▸ Goal
All entries should be output exactly as they stand.
--- --- ---
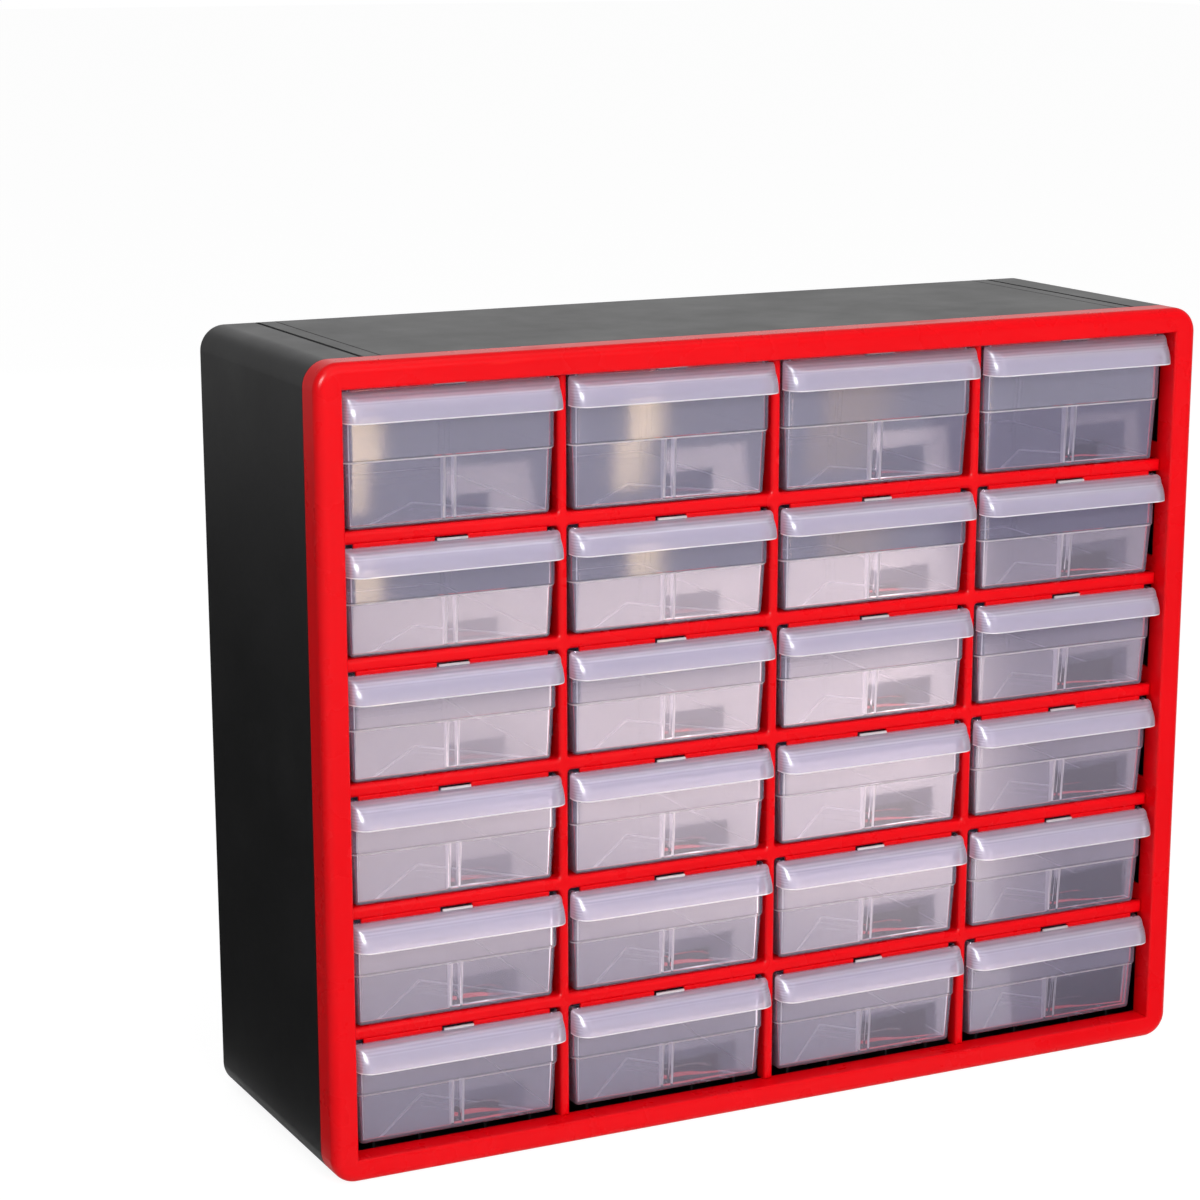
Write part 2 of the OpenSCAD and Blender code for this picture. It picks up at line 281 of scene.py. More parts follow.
class Paint:
    # the nodes of a material or a world
    def __init__(self, owner):
        owner.use_nodes = True
        self.owner, self.tree = owner, owner.node_tree
        self.tree.nodes.clear()

    def add(self, kind, settings=None, output=0, **sockets):
        # a socket goes by its name, or by its number after an underscore
        node = self.tree.nodes.new(kind)
        for key, value in (settings or {}).items():
            setattr(node, key, value)
        for key, value in sockets.items():
            where = int(key[1:]) if key[0] == "_" else key.replace("_", " ")
            self.plug(node.inputs[where], value)
        return Wire(self, node.outputs[output]) if len(node.outputs) else node

    def plug(self, socket, value):
        if isinstance(value, Wire):
            self.tree.links.new(value.socket, socket)
        elif isinstance(value, tuple) and len(value) == 3 and socket.type == "RGBA":
            socket.default_value = (*value, 1)
        else:
            socket.default_value = value

    def sums(self, operation, first, second=0.0):
        return self.add("ShaderNodeMath", {"operation": operation}, _0=first, _1=second)

    def band(self, value, low, high):
        # rises smoothly from 0 at low to 1 at high, or falls when low is the larger
        return self.add(
            "ShaderNodeMapRange", {"interpolation_type": "SMOOTHSTEP"},
            Value=value, From_Min=low, From_Max=high, To_Min=0.0, To_Max=1.0,
        )

    def blend(self, factor, first, second):
        return self.add("ShaderNodeMix", {"data_type": "RGBA"}, output=2, _0=factor, _6=first, _7=second)

    def mix(self, factor, first, second):
        return self.add("ShaderNodeMixShader", _0=factor, _1=first, _2=second)

    def ownSpace(self):
        return self.add("ShaderNodeTexCoord", output=3)

    def axis(self, index):
        # one of the three directions of the object's own space, in metres
        return self.add("ShaderNodeSeparateXYZ", output=index, _0=self.ownSpace())

    def stretched(self, scale):
        return self.add("ShaderNodeVectorMath", {"operation": "MULTIPLY"}, _0=self.ownSpace(), _1=scale)

    def noise(self, scale, detail=3, roughness=0.5, vector=None):
        return self.add(
            "ShaderNodeTexNoise", Vector=vector or self.ownSpace(),
            Scale=float(scale), Detail=float(detail), Roughness=float(roughness),
        )

    def around(self, value, noise, spread):
        # the value, moved up and down by a noise whose middle is a half
        return noise * spread + (value - spread / 2)

    def bump(self, height, distance, strength):
        return self.add("ShaderNodeBump", Strength=strength, Distance=distance / 1000, Height=height)

    def finish(self, shader, kind="ShaderNodeOutputMaterial"):
        self.add(kind, Surface=shader)
        return self.owner


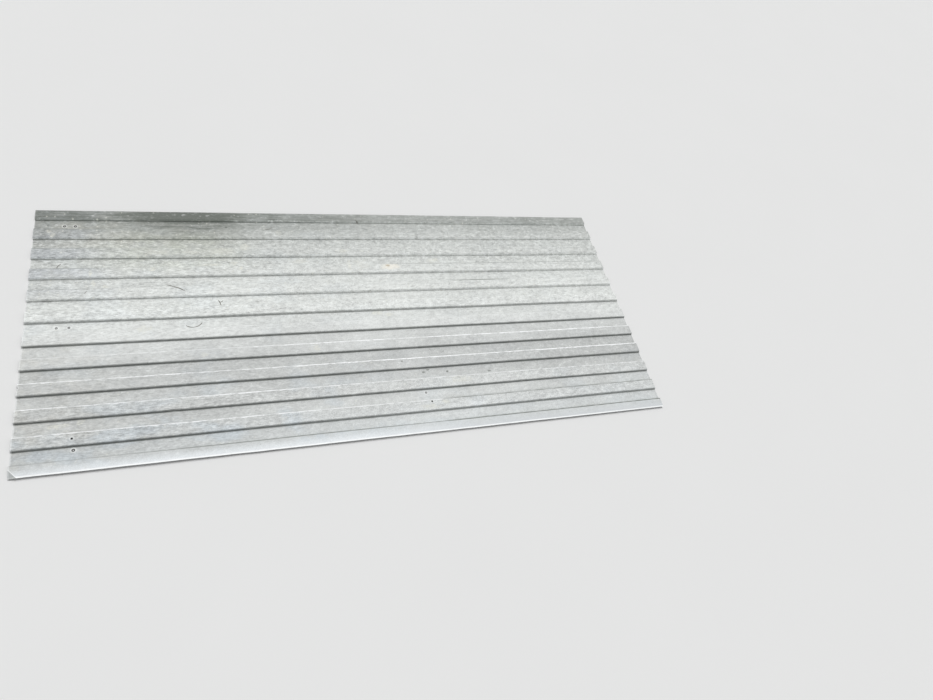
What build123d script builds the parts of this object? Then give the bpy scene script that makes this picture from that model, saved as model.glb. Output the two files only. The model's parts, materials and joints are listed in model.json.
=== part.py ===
--- --- ---
▸ Exercise answer
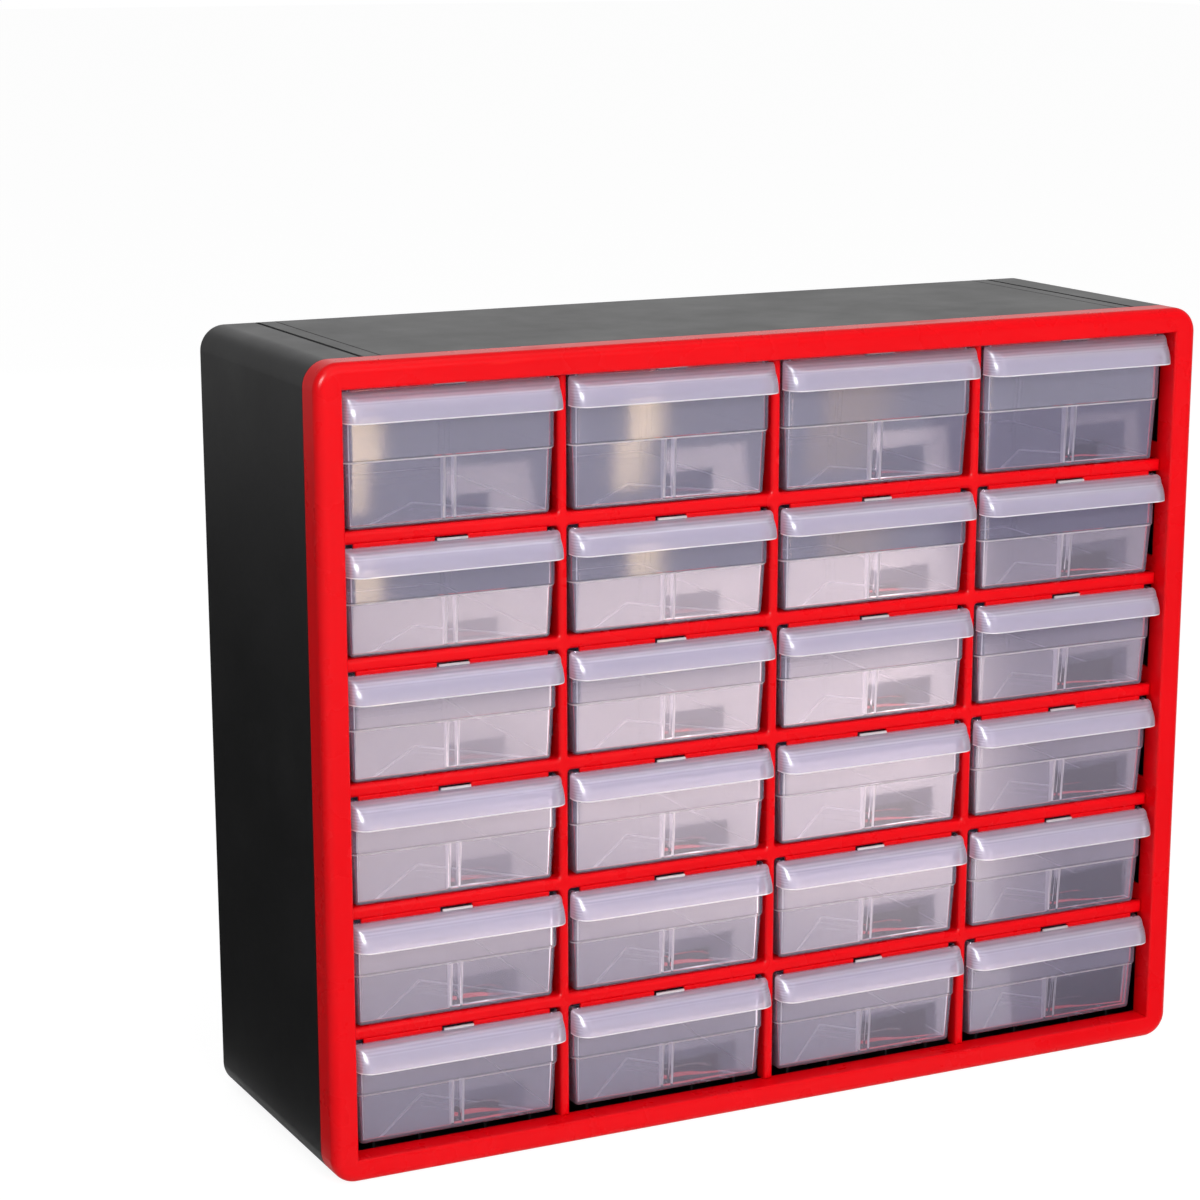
Write part 2 of the OpenSCAD and Blender code for this picture. It picks up at line 281 of scene.py. More parts follow.
class Paint:
    # the nodes of a material or a world
    def __init__(self, owner):
        owner.use_nodes = True
        self.owner, self.tree = owner, owner.node_tree
        self.tree.nodes.clear()

    def add(self, kind, settings=None, output=0, **sockets):
        # a socket goes by its name, or by its number after an underscore
        node = self.tree.nodes.new(kind)
        for key, value in (settings or {}).items():
            setattr(node, key, value)
        for key, value in sockets.items():
            where = int(key[1:]) if key[0] == "_" else key.replace("_", " ")
            self.plug(node.inputs[where], value)
        return Wire(self, node.outputs[output]) if len(node.outputs) else node

    def plug(self, socket, value):
        if isinstance(value, Wire):
            self.tree.links.new(value.socket, socket)
        elif isinstance(value, tuple) and len(value) == 3 and socket.type == "RGBA":
            socket.default_value = (*value, 1)
        else:
            socket.default_value = value

    def sums(self, operation, first, second=0.0):
        return self.add("ShaderNodeMath", {"operation": operation}, _0=first, _1=second)

    def band(self, value, low, high):
        # rises smoothly from 0 at low to 1 at high, or falls when low is the larger
        return self.add(
            "ShaderNodeMapRange", {"interpolation_type": "SMOOTHSTEP"},
            Value=value, From_Min=low, From_Max=high, To_Min=0.0, To_Max=1.0,
        )

    def blend(self, factor, first, second):
        return self.add("ShaderNodeMix", {"data_type": "RGBA"}, output=2, _0=factor, _6=first, _7=second)

    def mix(self, factor, first, second):
        return self.add("ShaderNodeMixShader", _0=factor, _1=first, _2=second)

    def ownSpace(self):
        return self.add("ShaderNodeTexCoord", output=3)

    def axis(self, index):
        # one of the three directions of the object's own space, in metres
        return self.add("ShaderNodeSeparateXYZ", output=index, _0=self.ownSpace())

    def stretched(self, scale):
        return self.add("ShaderNodeVectorMath", {"operation": "MULTIPLY"}, _0=self.ownSpace(), _1=scale)

    def noise(self, scale, detail=3, roughness=0.5, vector=None):
        return self.add(
            "ShaderNodeTexNoise", Vector=vector or self.ownSpace(),
            Scale=float(scale), Detail=float(detail), Roughness=float(roughness),
        )

    def around(self, value, noise, spread):
        # the value, moved up and down by a noise whose middle is a half
        return noise * spread + (value - spread / 2)

    def bump(self, height, distance, strength):
        return self.add("ShaderNodeBump", Strength=strength, Distance=distance / 1000, Height=height)

    def finish(self, shader, kind="ShaderNodeOutputMaterial"):
        self.add(kind, Surface=shader)
        return self.owner


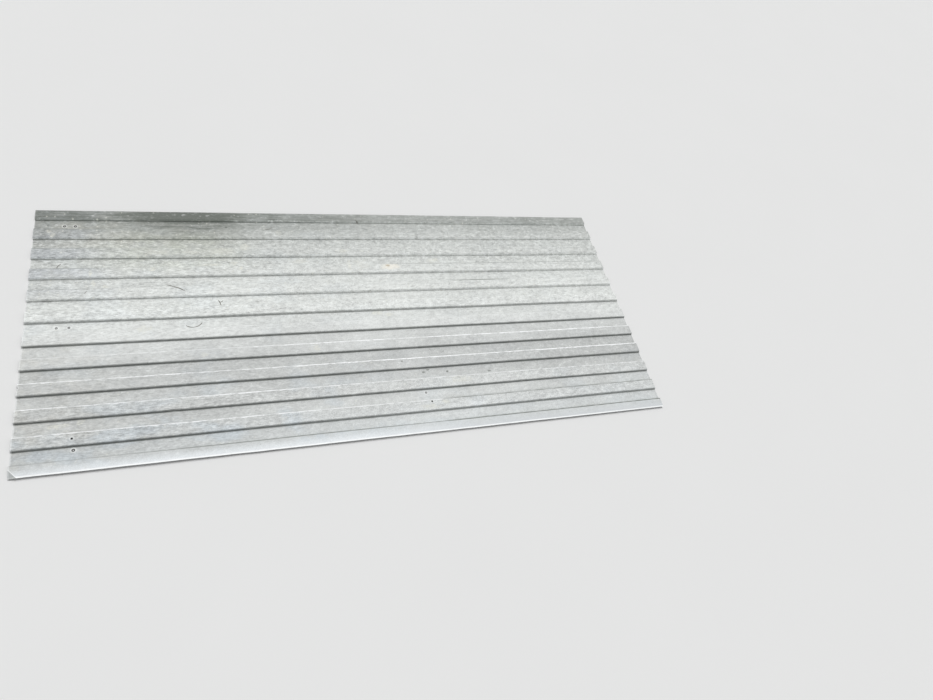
What build123d script builds the parts of this object? Then give the bpy scene script that makes this picture from that model, saved as model.glb. Output the two files only. The model's parts, materials and joints are listed in model.json.
=== part.py ===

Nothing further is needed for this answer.